Given the magistrate judge’s findings, Coffman was not acting within the scope of his employment under Oregon law. The act Coffman was performing at the time of the accident, driving with a fellow Reservist either to breakfast or to get doughnuts for the rest of the company, was not an act “of a kind [he] was hired to perform” by the Army Reserves.3 Stanfield, 588 P.2d at 1274. The Army provided food at the base which, although perhaps unpalatable, some of the Reservists apparently ate. Even if the Army Reserves derived some incidental benefit because Coffman supplied edible food to the rest of the company, that benefit does not transform Coffman’s personal trip into an employment-related trip. See Gossett v. Simonson, 243 Or. 16, 411 P.2d 277, 281 (1966). Coffman was not acting “substantially within the [employer’s] authorized limits of time and space” at the time of the accident because he had no duties from 3:00 AM to 9:00 AM or 9:30 AM and was free to leave the base. Stanfield, 588 P.2d at 1274. The only purpose for Coffman’s trip that would suggest a motivation to serve his employer, a trip to Green’s house to retrieve training materials, has been rejected by the magistrate judge.

III

A

The United States is not liable under the FTCA for “injuries to servicemen where the injuries arise out of or are in the course of activity incident to service.” Feres v. United States, 340 U.S. 135, 146, 71 S.Ct. 153, 159, 95 L.Ed. 152 (1950). This circuit has extended Feres to “suits between individual members of the military, recognizing an ‘intramili-tary immunity’ from suits based on injuries sustained incident to service.” Lutz v. Secre*700tary of the Air Force, 944 F.2d 1477, 1480-81 (9th Cir.1991). Thus, the crucial question here is whether Green’s injuries were sustained “incident to service.”
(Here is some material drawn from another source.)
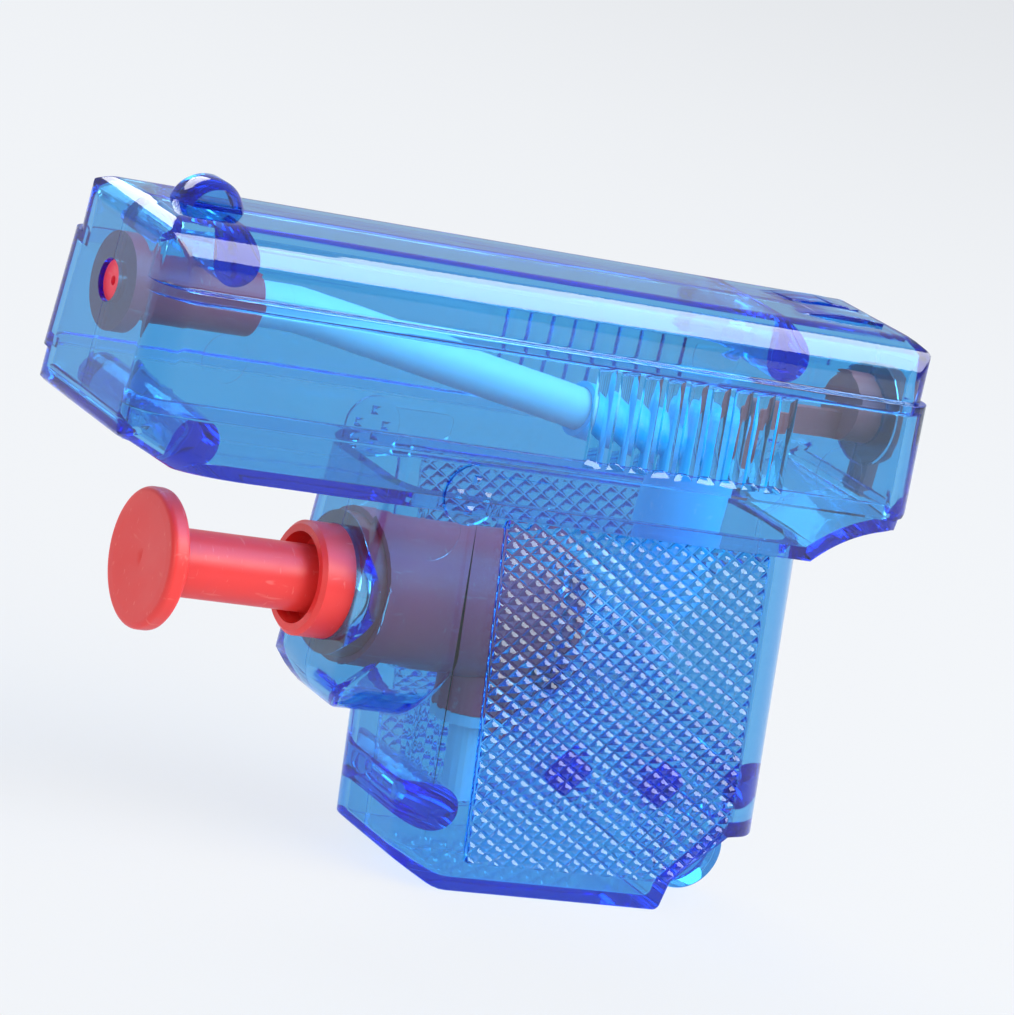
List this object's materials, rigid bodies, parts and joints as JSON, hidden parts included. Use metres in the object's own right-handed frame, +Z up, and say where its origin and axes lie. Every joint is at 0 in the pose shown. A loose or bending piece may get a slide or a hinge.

We review de novo whether “the Feres doctrine is applicable to the facts reflected in the record.” McGowan v. Scoggins, 890 F.2d 128, 129 (9th Cir.1989). The parties stipulated that the magistrate judge decide the Feres issue according to the standards for summary judgment. Accordingly, we draw all justifiable factual inferences in favor of the estate. Anderson v. Liberty Lobby, Inc., 417 U.S. 242, 255, 106 S.Ct. 2505, 2513, 91 L.Ed.2d 202 (1986).

B

We conclude Green was not injured “incident to service” within the meaning of the Feres doctrine. Green was injured while off base and before he was due at morning formation. His injuries were therefore related to his military status only “in the sense that all human events depend upon what has already transpired,” which is insufficient. Brooks v. United States, 337 U.S. 49, 52, 69 S.Ct. 918, 920, 93 L.Ed. 1200 (1949); see also Estate of McAllister v. United States, 942 F.2d 1473, 1479-80 (9th Cir.1991) (question is whether injuries are related to “individual’s status as a member of the military”) (internal quotations omitted). Green’s trip was also a “distinctly nonmilitary aet[],” since it was not done under orders, was not intended to benefit the military, and did not occur on military property. Lutz, 944 F.2d at 1487 (citing Durant v. Neneman, 884 F.2d 1350, 1354 (10th Cir.1989)).

AFFIRMED.

. The standard is clear error even where the district' court was faced with a purely written record. Fed.R.Civ.P. 52(a); Phonetele, Inc. v. American Tel. & Tel. Co., 889 F.2d 224, 229 (9th Cir.1989).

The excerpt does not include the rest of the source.